Tim perumus lainnya, Wijaya menambahkan 11 OPK di Barito Timur memiliki posisi yang unik. Mereka masih eksis dan berkembang dengan keterbatasannya, dan beberapa belum mendapat perhatian karena berbagai persoalan, seperti lingkungan sosial, keterbatasan SDM pelaku dan regenerasi, dukungan anggaran, tatakelola, dan basis data digital. Karena itu, guna mengatasi tantangan tersebut diperlukan langkah strategis krusial yang berfokus pada perlindungan, pengembangan, pemanfaatan, dan pembinaan. Diantaranya memanfaatkan teknologi dengan melakukan pendataan melalui web/aplikasi sederhana yang berisi basis data lengkap berupa video, foto, filosofi, maupun cerita di balik setiap objek budaya, karya seni, sehingga warisan budaya dapat dengan mudah diakses oleh publik luas. Untuk menarik minat generasi muda maka perlu mengadakan kompetisi pembuatan konten budaya kreatif di medsos, seraya bekerja sama dengan influencer atau ‘duta budaya’ lokal untuk mempromosikan seni dan budaya daerah melalui platform yang mereka kuasai.

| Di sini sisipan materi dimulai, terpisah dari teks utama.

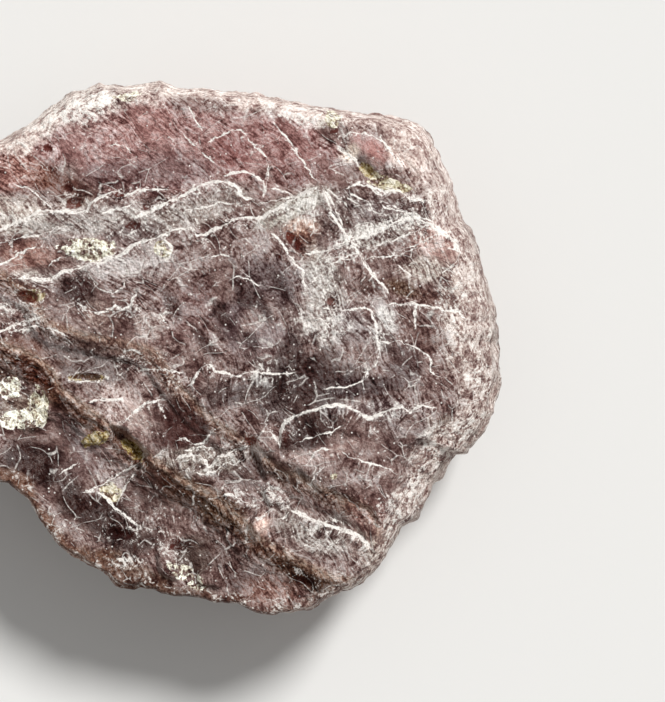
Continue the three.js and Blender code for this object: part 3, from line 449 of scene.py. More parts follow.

Wijaya pun menyebut perlu mendorong Pemerintah Kabupaten Barito Timur menyusun regulasi Perda tentang pelestarian adat istiadat dan budaya di tingkat desa/kelurahan. Bahkan dalam praktiknya, perlu diselenggarakan pelatihan pendokumentasian, pendanaan mandiri, dan pelibatan generasi muda, termasuk objek seni dalam mengadakan pelatihan berjenjang bagi pelatih dan pengelola sanggar secara berkelanjutan demi pemajuan dan standardisasi seni budaya, sekaligus untuk menciptakan sumber pendanaan yang berkelanjutan. Semua bisa dilakukan dengan pembuatan cinderamata atau kerja sama dengan pembuat cinderamata lokal, yang mana sebagian keuntungan dari penjualan produk tersebut dialokasikan secara transparan untuk pengembangan dan pembinaan objek kebudayaan. “Saya kira integrasi nilai-nilai budaya dalam pendidikan terkait muatan lokal perlu disampaikan mulai dari Tingkat PAUD hingga sekolah menengah atas dan memanfaatkan teknologi digital untuk pelestarian budaya,” terangnya.